# [YOUR OBJECTIVE]
Repeat exactly the lines of the listing below, please, starting with the first and ending with the line containing "tray_panel = 1.2; // [0.9:0.1:1.5]"; leave out the rest.

# [DATA LINES]

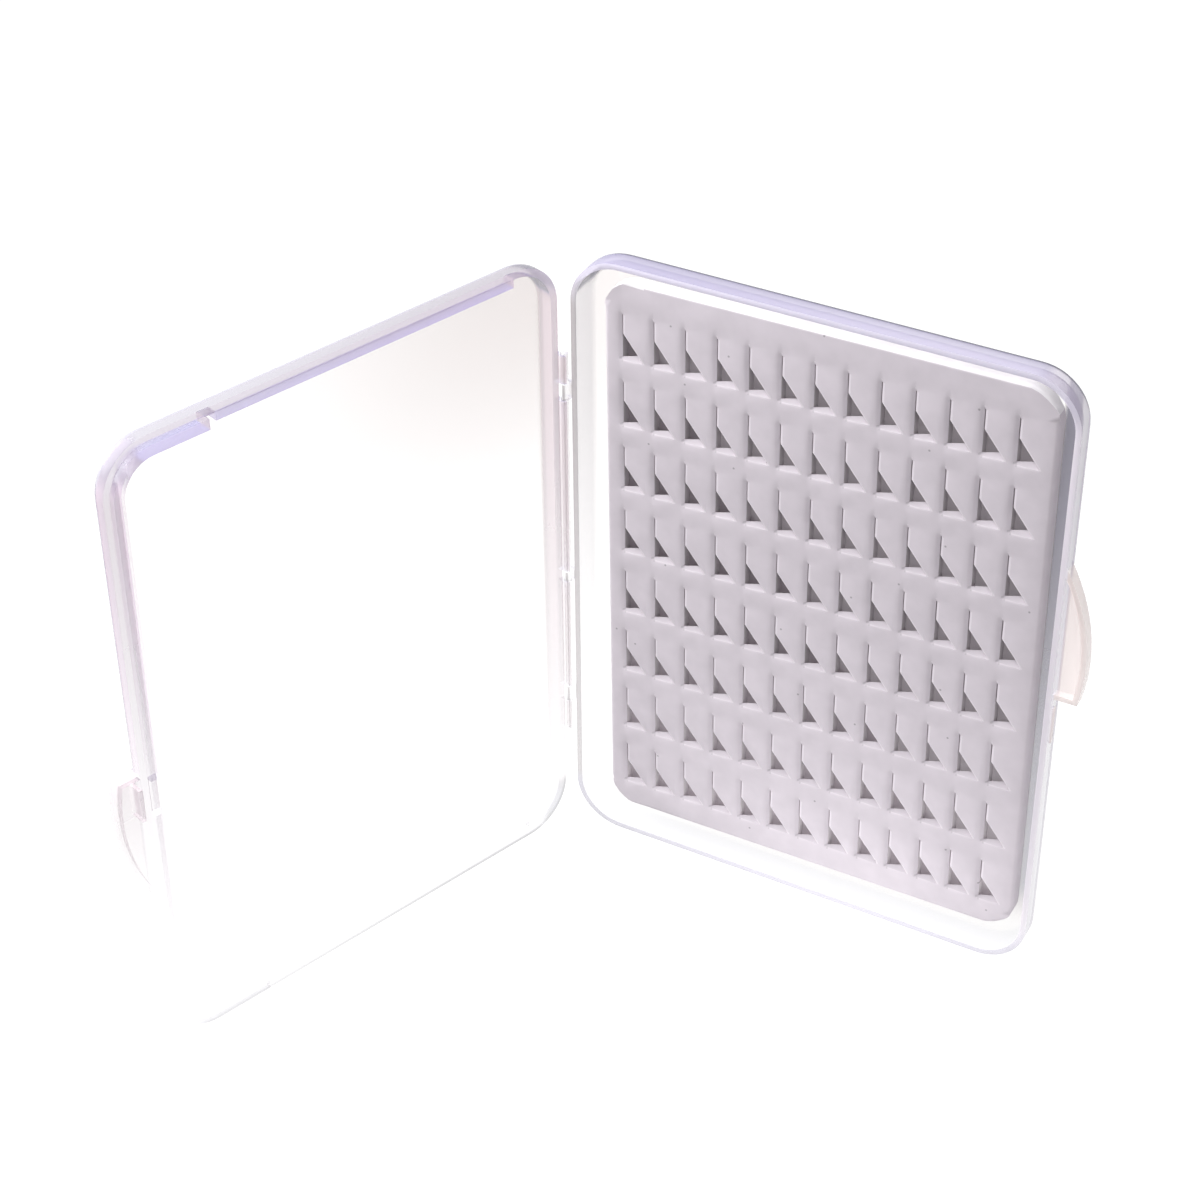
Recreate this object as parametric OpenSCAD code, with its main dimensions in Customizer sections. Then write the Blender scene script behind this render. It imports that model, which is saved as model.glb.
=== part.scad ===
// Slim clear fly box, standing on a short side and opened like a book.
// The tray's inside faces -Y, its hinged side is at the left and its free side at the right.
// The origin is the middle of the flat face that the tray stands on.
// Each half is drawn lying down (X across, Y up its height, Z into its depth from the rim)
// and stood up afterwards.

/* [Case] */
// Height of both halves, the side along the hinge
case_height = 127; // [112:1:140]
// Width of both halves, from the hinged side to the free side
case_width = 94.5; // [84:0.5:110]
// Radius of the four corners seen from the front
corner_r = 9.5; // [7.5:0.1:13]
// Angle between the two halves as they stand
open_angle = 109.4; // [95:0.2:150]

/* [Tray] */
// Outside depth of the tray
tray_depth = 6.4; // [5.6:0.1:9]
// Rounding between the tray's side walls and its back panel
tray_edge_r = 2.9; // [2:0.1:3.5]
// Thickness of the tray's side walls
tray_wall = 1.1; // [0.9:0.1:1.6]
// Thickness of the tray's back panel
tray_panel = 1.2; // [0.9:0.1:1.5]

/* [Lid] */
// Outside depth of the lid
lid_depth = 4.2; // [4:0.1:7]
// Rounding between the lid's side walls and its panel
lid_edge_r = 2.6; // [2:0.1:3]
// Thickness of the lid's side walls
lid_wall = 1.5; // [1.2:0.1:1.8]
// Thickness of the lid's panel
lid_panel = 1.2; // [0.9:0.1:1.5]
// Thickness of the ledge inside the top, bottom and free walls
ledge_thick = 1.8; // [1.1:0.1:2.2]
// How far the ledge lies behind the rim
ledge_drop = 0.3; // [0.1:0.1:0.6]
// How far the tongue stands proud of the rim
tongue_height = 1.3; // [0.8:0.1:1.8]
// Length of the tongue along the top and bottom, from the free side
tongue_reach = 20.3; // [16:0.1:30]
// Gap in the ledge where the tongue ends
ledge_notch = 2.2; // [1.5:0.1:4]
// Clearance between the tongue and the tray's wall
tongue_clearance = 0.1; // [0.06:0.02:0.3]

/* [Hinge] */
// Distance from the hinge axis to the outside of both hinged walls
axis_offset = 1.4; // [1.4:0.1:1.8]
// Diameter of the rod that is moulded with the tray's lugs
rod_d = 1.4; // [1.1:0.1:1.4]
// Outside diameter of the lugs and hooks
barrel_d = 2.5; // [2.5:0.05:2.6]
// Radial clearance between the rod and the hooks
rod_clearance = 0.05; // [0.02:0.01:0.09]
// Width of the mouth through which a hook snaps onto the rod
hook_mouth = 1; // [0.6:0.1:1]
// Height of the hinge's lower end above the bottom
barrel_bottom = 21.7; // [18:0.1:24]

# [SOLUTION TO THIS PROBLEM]
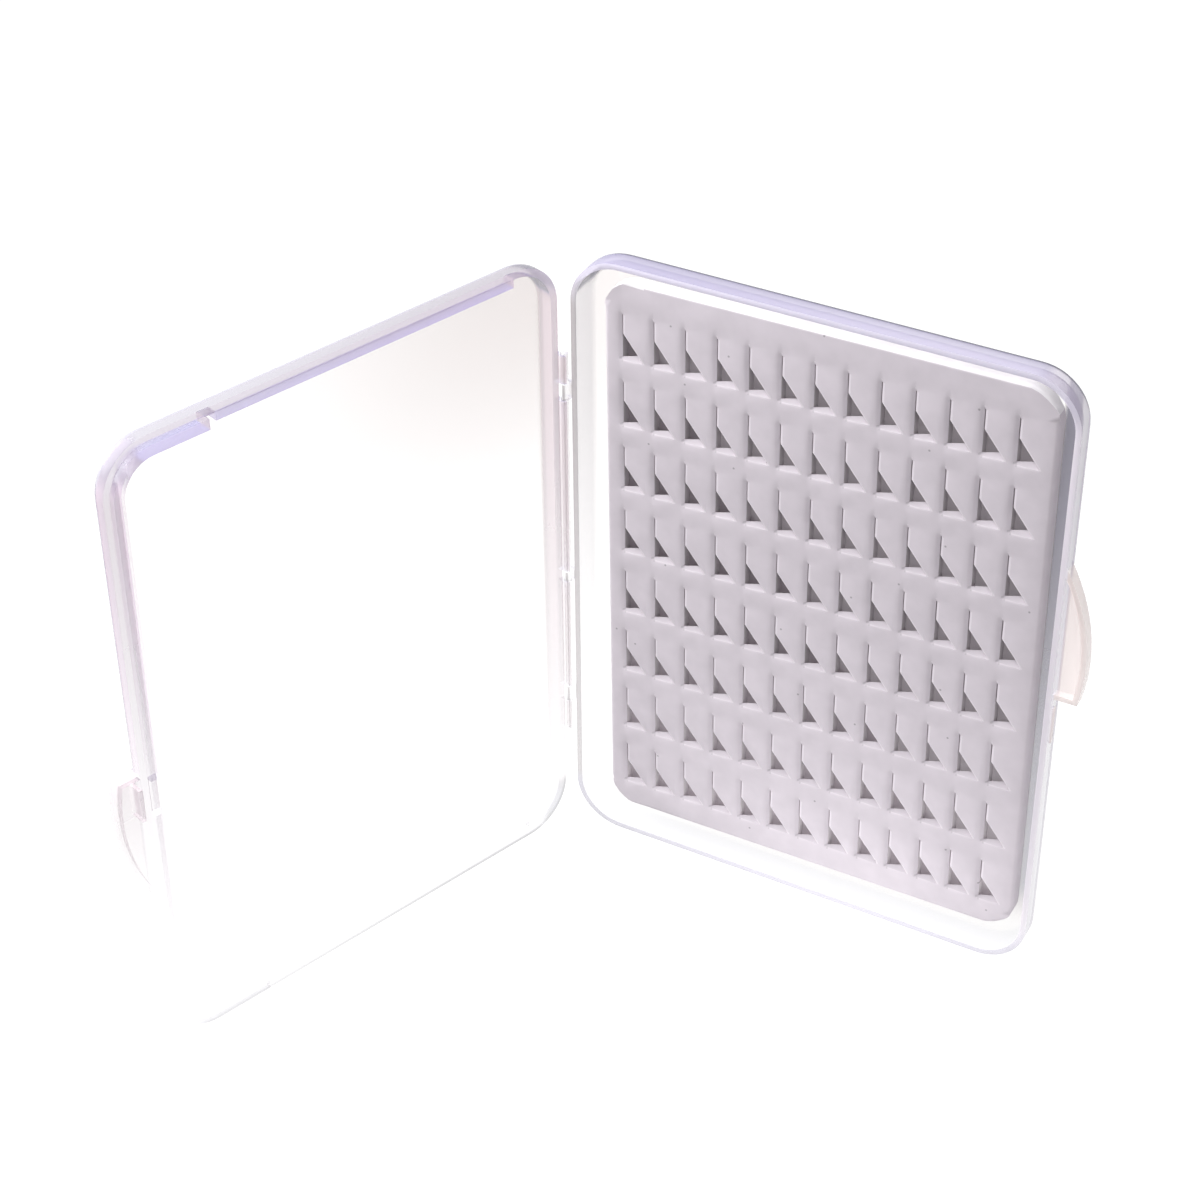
Recreate this object as parametric OpenSCAD code, with its main dimensions in Customizer sections. Then write the Blender scene script behind this render. It imports that model, which is saved as model.glb.
=== part.scad ===
// Slim clear fly box, standing on a short side and opened like a book.
// The tray's inside faces -Y, its hinged side is at the left and its free side at the right.
// The origin is the middle of the flat face that the tray stands on.
// Each half is drawn lying down (X across, Y up its height, Z into its depth from the rim)
// and stood up afterwards.

/* [Case] */
// Height of both halves, the side along the hinge
case_height = 127; // [112:1:140]
// Width of both halves, from the hinged side to the free side
case_width = 94.5; // [84:0.5:110]
// Radius of the four corners seen from the front
corner_r = 9.5; // [7.5:0.1:13]
// Angle between the two halves as they stand
open_angle = 109.4; // [95:0.2:150]

/* [Tray] */
// Outside depth of the tray
tray_depth = 6.4; // [5.6:0.1:9]
// Rounding between the tray's side walls and its back panel
tray_edge_r = 2.9; // [2:0.1:3.5]
// Thickness of the tray's side walls
tray_wall = 1.1; // [0.9:0.1:1.6]
// Thickness of the tray's back panel
tray_panel = 1.2; // [0.9:0.1:1.5]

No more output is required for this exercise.